◆ YOUR TASK ◆
Repeat exactly the lines of the listing below, please, starting with the first and ending with the line containing "return made.mix(waist_highlight, tone, (0.085, 0.079, 0.075, 1))"; leave out the rest.
--- START GIVEN DATA ---
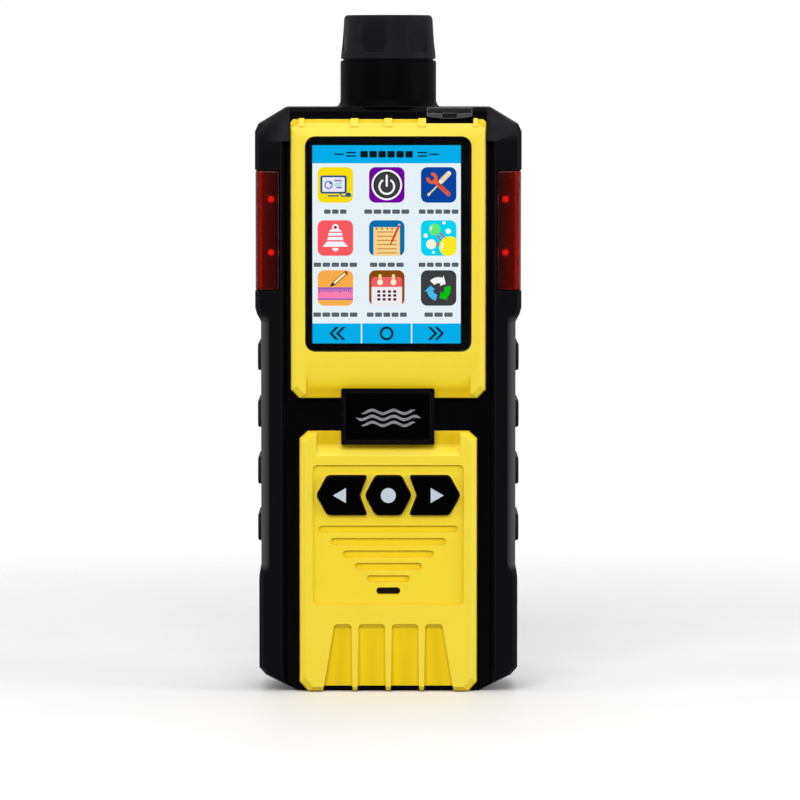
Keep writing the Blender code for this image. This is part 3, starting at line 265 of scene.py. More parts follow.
def scoop_painted_shade(made, tone):
    """Painted shade: darker inside the cap's scoops."""
    flat = made.node("VectorMath", {0: made.place, 1: (1, 1, 0)}, operation="MULTIPLY").outputs["Vector"]
    radius = made.times(made.node("VectorMath", {0: flat}, operation="LENGTH").outputs["Value"], 1 / MM)
    foot, top = (corner.z for corner in low_high("inlet_cap"))
    wall = made.ramp(made.along("Z"), foot, top, CAP_FOOT_RADIUS, CAP_TOP_RADIUS)
    depth = made.node("Math", {0: wall, 1: radius}, operation="SUBTRACT").outputs[0]
    # Painted shade, strongest where the scoops are sunk deepest.
    scoop_shade = made.times(made.ramp(depth, 0.12, 0.42), made.ramp(made.along("Z"), top - 1.2, top - 2.2))
    return made.mix(made.times(scoop_shade, 0.62), tone, (0.0008, 0.0008, 0.0012, 1))


def housing_painted_light(made, tone):
    """Painted shade darkens the channel between the wings, and a painted highlight makes the waist's front
    corner chamfers paler.
    """
    # Painted shade in the channel.
    channel_shade = made.ramp(made.beside(), 30.0, 29.5)
    tone = made.mix(channel_shade, tone, (0.0007, 0.0007, 0.0007, 1))
    # Painted highlight on the waist's front corners, ending short of its top and bottom.
    waist_highlight = made.times(
        made.ramp(made.beside(), 34.4, 36.8), made.ramp(made.along("Y"), -11.5, -14.5)
    )
    for edge, inward in ((35.4, 2.0), (109.6, -2.0)):
        waist_highlight = made.times(waist_highlight, made.ramp(made.along("Z"), edge, edge + inward))
    return made.mix(waist_highlight, tone, (0.085, 0.079, 0.075, 1))


def gloss(name, colour, roughness, **shader):
    """Polished plastic with dust in the gloss, a few hairline scratches and a painted highlight along the
    edges.
    """
    made = Finish(name, colour, roughness, **shader)
    dust = made.noise(0.9, 5.0, rough=0.7)
    hair = made.noise(0.22, 2.0, stretch=(1, 1, 40))
    rough = made.ramp(dust, 0.45, 0.75, roughness, roughness + 0.14)
    tone = made.tint(dust, 1.0, 1.6, 0.5, 0.8)
    # The base colour is painted paler along the edges as a highlight.
    return made.use(
        Roughness=rough,
        Base_Color=made.mix(made.times(made.edges(0.3), 0.6), tone, rgba(srgb(46, 44, 42))),
        Normal=made.bump(made.ramp(hair, 0.62, 0.8), 0.003),
    )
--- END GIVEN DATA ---
◆ SOLUTION TO THE EXERCISE ◆
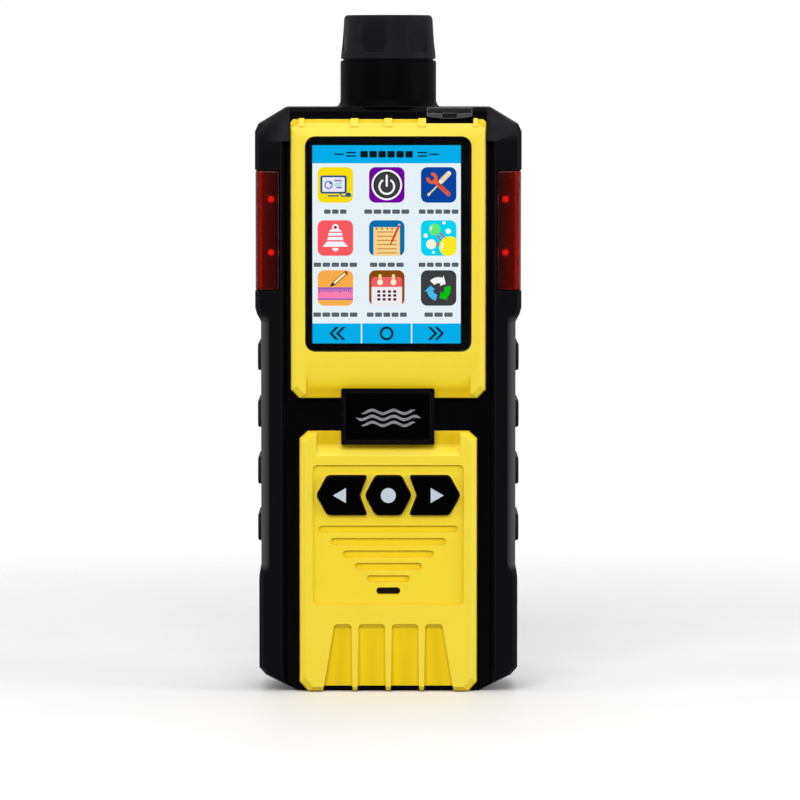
Keep writing the Blender code for this image. This is part 3, starting at line 265 of scene.py. More parts follow.
def scoop_painted_shade(made, tone):
    """Painted shade: darker inside the cap's scoops."""
    flat = made.node("VectorMath", {0: made.place, 1: (1, 1, 0)}, operation="MULTIPLY").outputs["Vector"]
    radius = made.times(made.node("VectorMath", {0: flat}, operation="LENGTH").outputs["Value"], 1 / MM)
    foot, top = (corner.z for corner in low_high("inlet_cap"))
    wall = made.ramp(made.along("Z"), foot, top, CAP_FOOT_RADIUS, CAP_TOP_RADIUS)
    depth = made.node("Math", {0: wall, 1: radius}, operation="SUBTRACT").outputs[0]
    # Painted shade, strongest where the scoops are sunk deepest.
    scoop_shade = made.times(made.ramp(depth, 0.12, 0.42), made.ramp(made.along("Z"), top - 1.2, top - 2.2))
    return made.mix(made.times(scoop_shade, 0.62), tone, (0.0008, 0.0008, 0.0012, 1))


def housing_painted_light(made, tone):
    """Painted shade darkens the channel between the wings, and a painted highlight makes the waist's front
    corner chamfers paler.
    """
    # Painted shade in the channel.
    channel_shade = made.ramp(made.beside(), 30.0, 29.5)
    tone = made.mix(channel_shade, tone, (0.0007, 0.0007, 0.0007, 1))
    # Painted highlight on the waist's front corners, ending short of its top and bottom.
    waist_highlight = made.times(
        made.ramp(made.beside(), 34.4, 36.8), made.ramp(made.along("Y"), -11.5, -14.5)
    )
    for edge, inward in ((35.4, 2.0), (109.6, -2.0)):
        waist_highlight = made.times(waist_highlight, made.ramp(made.along("Z"), edge, edge + inward))
    return made.mix(waist_highlight, tone, (0.085, 0.079, 0.075, 1))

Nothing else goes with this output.